I will say that we have started watching master chef junior and I bought my kid some cooking gear and he picked some things he wanted to learn to cook and ate some of them. He declined to eat more than a bite of a few things he cooked. It isn't magic, but its helped a bit.
Anonymous
I don't think OP is trying to force him to eat, just giving him normal options that he chooses not to eat.

He definitely shouldn't be sitting at the table for 90 minutes finishing his meal though. I would serve dinner for the family then have everyone enjoy your 30 minute family dinner, with good conversations and no mention of his eating whatsoever. Put it back into his hands whether he eats or not and present it as a total non-issue for you. When the 30 minutes is over, everyone cleans up the dinner table and dinner's done, no recriminations or criticism whatsoever. No snacks later in the evening. I think 30 minutes is long enough that one wouldn't reasonably feel rushed to eat, which you want to avoid.

I know you say it's not a power struggle or attention-seeking behavior but I think maybe it is - just silent instead of vocal.

You could also include something he likes in every meal, but not bread and butter or other bland foods that he can just fill up on. More like a vegetable he doesn't totally dislike or meat with a spice he doesn't frown upon. And I agree that fostering an interest in cooking by watching Masterchef or something like that could help, as long as he doesn't take it as a veiled criticism.
Anonymous
Have you tried other ways to make broccoli more palatable? I side with your son that if broccoli isn't cooked or served the way I like it, then I don't want to eat it. Thankfully, my mom isn't making me stare at it any more. In our house, my kids like to dribble soy sauce on their broccoli. My sister said that she would roast broccoli with parmesan cheese on it.
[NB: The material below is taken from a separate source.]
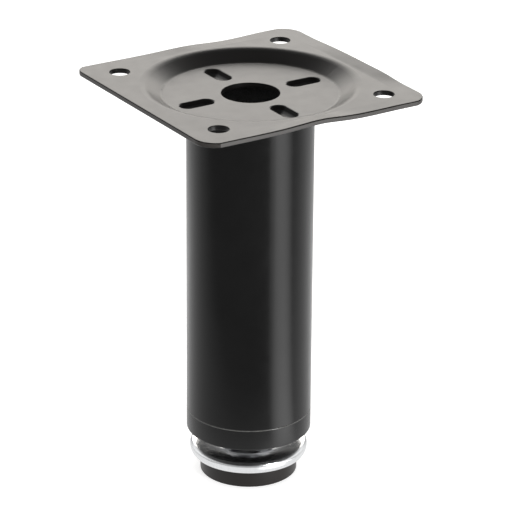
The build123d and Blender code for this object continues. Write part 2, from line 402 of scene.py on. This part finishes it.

I am like a PP with a history of obesity in our family. I want my children to have control and some say in what goes into their bodies. I never force them to finish their food, and if they don't like something I cook, no problem. Say we serve chicken, broccoli and rice, and they don't like the rice because it isn't the Trader Joe's Jasmine rice but uncle ben's rice out of a box. Whatever, don't eat the rice. I really don't care. Just eat chicken and broccoli. Works for me.
Anonymous
My kids are NOT picky eaters and generally eat anything I make but they are sooo slooow! I got a visual timer where the amount of time they have is red and as the time runs out, the red part lessens. Once time is up, I take their plate and if they're still hungry, too bad! They can wait for breakfast.

I give them 15 minutes after everyone else is done to finish so they are only sitting by themselves for 15 minutes. I sometimes have to separate them because they distract each other...
Anonymous
Anonymous wrote:My fourth grade child is a picky eater. Always was a picky eater. We make him eat what we eat for dinner. I'm not here to debate this with anyone. My question is, how long do we make him sit at the table to finish his food? The portions are super small... The food is so basic.... But he can take a hour and a half to eat. No tv on, no one around him, no distractions. He just claims he doesn't like the food and takes forever!


I used to think that kids should eat what is set in front of them - and at the same time as the family - However, I am much more relaxed and just think the only rule is that they cannot eat anything until the next meal time - if they don't eat their meal! Much happier home and child.